The Taliban, for their part, appear more exercised by the need to scrub women’s pictures from billboards than addressing climate hazards.
But climate change is a threat multiplier for the Taliban, too. Analysts say water management will be critical to its legitimacy with Afghan citizens, and it is likely to be one of the most important issues in the Taliban’s relations with its neighbours as well.
Already on the Afghan battlefield, as in many battlefields throughout history, water has been an important currency. The Taliban, in their bid for Herat, a strategic city in the west, repeatedly attacked a dam that is critical for drinking water, agriculture and electricity for the people of the region. Likewise, in Kandahar province in the south, one of the Taliban’s most critical victories was to seize control of a dam that holds water for drinking and irrigation.
Climate change also stands to complicate the Taliban’s ability to fulfil a key promise: the elimination of opium poppy cultivation. Poppies require far less water than, say, wheat or melons, and they are far more profitable. Poppy farming employs an estimated 120,000 Afghans and brings in an estimated $300 million to $400 million a year, according to the United Nations, and has, in turn, enriched the Taliban.
Areas under poppy cultivation grew sharply in 2020.
Analysts said the Taliban would seek to use a poppy ban to gain legitimacy from foreign powers, such as Qatar and China.

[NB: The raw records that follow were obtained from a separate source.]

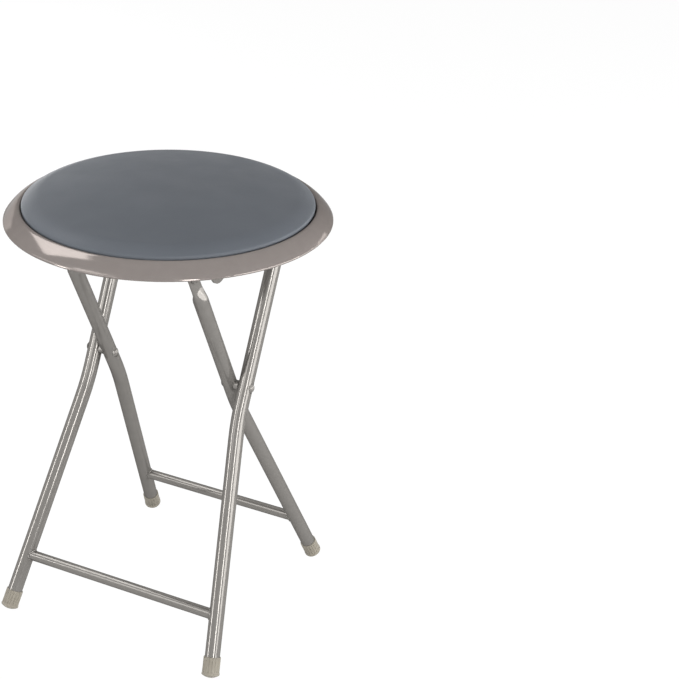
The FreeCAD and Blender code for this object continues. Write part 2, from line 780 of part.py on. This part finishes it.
def seat_parts():
    parts = {
        "seat_pan": seat_pan(),
        "cushion_cover": cushion_cover(),
        "cushion_foam": cushion_foam(),
        "seat_board": seat_board(),
        "cover_staples": Part.makeCompound(staples()),
        "cushion_screws": Part.makeCompound(cushion_screws()),
        "latch_clip": latch_clip(),
        "latch_screws": Part.makeCompound(latch_screws()),
    }
    pairs = {
        "hinge_bracket": hinge_bracket(),
        "hinge_washer": hinge_washer(),
        "hinge_rivet": hinge_rivet(),
    }
    for name, shape in pairs.items():
        parts[name + "_right"] = shape
        parts[name + "_left"] = mirrored(shape)
    return parts


def main():
    os.makedirs("parts", exist_ok=True)
    parts = frame_parts()
    parts.update(seat_parts())
    for name, shape in sorted(parts.items()):
        solids = len(shape.Solids)
        print(name, "valid" if shape.isValid() else "INVALID", solids, round(shape.Volume, 1))
        shape.exportStep(os.path.join("parts", name + ".step"))


main()
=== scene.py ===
import json
import math

import bmesh
import bpy
from mathutils import Matrix, Vector
from mathutils.bvhtree import BVHTree


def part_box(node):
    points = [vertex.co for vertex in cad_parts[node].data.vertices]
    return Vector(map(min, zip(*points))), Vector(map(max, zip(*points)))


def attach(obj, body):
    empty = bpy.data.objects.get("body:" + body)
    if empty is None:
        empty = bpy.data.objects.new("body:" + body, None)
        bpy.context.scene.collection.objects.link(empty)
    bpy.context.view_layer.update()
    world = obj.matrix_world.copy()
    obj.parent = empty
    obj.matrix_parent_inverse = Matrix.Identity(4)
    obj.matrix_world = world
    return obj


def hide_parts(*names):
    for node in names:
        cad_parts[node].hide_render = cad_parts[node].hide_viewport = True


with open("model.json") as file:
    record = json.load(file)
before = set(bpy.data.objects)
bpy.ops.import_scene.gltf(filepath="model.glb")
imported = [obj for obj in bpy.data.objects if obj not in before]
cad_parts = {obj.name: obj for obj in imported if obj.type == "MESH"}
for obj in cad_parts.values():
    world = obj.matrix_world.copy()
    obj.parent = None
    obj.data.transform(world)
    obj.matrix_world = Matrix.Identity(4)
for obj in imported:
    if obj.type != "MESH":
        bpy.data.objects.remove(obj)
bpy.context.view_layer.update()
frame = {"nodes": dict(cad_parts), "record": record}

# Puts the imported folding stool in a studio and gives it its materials, cushion and weld beads

# Camera: the photograph's view of the left stool, in pixels of its 679-wide frame, degrees and
# metres, with the sensor's width in millimetres
PHOTO_WIDTH = 679
PHOTO_CENTRE = (339.5, 339.5)
FOCAL_PIXELS = 1694.557
CAMERA_AZIMUTH = 25.838
CAMERA_ELEVATION = 25.547
CAMERA_ROLL = 2.096
SEAT_PIXEL = (169.565, 215.292)
SEAT_POINT = (0.0, 0.0, 0.424695)
SEAT_DEPTH = 1.653779
SENSOR_WIDTH = 36.0

# Lamps: azimuth from the front towards +X and elevation in degrees, distance from the middle of
# the stool, width and height in metres, and radiance
AIM_HEIGHT = 0.25
LAMPS = {
    "strip_right": dict(azimuth=45, elevation=14, distance=2.2, width=0.38, height=2.0, radiance=12.0),
    "strip_left": dict(azimuth=-41, elevation=6, distance=2.2, width=0.34, height=1.7, radiance=11.5),
    "side_right": dict(azimuth=97, elevation=4, distance=2.2, width=2.4, height=1.3, radiance=5.0),
    "top_left": dict(azimuth=-88, elevation=50, distance=2.2, width=1.3, height=1.0, radiance=4.6),
    "front_left": dict(azimuth=-20, elevation=30, distance=2.2, width=1.2, height=0.9, radiance=2.9),
    "overhead": dict(azimuth=-150, elevation=86, distance=2.2, width=1.6, height=1.6, radiance=0.1),
    "back_right": dict(azimuth=142, elevation=6, distance=2.4, width=1.8, height=0.9, radiance=3.2),
    "back_left": dict(azimuth=-122, elevation=5, distance=2.4, width=1.4, height=0.8, radiance=2.2),
}

# Background: grey levels, as scene-linear values. The floor takes a small share of its white from
# the lamps, so that the stool leaves a faint shadow, and glows with the rest. FLOOR_LIGHT is how
# brightly the lamps are taken to light it
WORLD_FILL = 0.1
BACKGROUND = 1.0
FLOOR_SIZE = 16.0
FLOOR_DIFFUSE = 0.5
FLOOR_SHADOW_SHARE = 0.09
FLOOR_LIGHT = 0.5

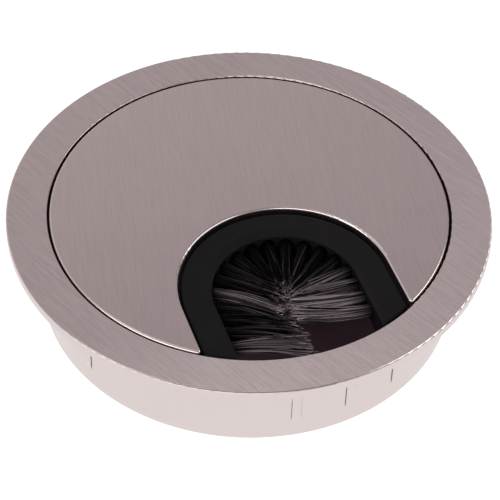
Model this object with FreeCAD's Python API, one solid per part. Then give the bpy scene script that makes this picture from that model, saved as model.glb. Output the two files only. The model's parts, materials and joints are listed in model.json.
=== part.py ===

But it is likely to face pushback from growers who have few alternatives as the rains become less reliable.
“It’s going to be a gigantic political flashpoint,” said Vanda Felbab-Brown, who studies the region at the Brookings Institution in Washington, DC.
The last drought, in 2018, left 4 million Afghans in need of food aid and forced 371,000 people to leave their homes, many of whom haven’t returned.
“The effects of the severe drought are compounded by conflict and the COVID-19 pandemic in a context where half the population were already in need of aid,” UN humanitarian coordinator Ramiz Alakbarov said by email from Kabul on Thursday. “With little financial reserves, people are forced to resort to child labour, child marriage, risky irregular migration exposing them to trafficking and other protection risks. Many are taking on catastrophic levels of debt and selling their assets.”
Akhundzadah, a father of four, is hoping to emigrate, too. But like his fellow academics, he said he has not worked for foreign governments and has no way to be evacuated from the country. The university is closed. Banks are closed. He is looking for research jobs abroad. For now, there are no commercial flights out of the country.
“Till now, I’m OK,” he said on the phone. “The future is unclear. It will be difficult to live here.”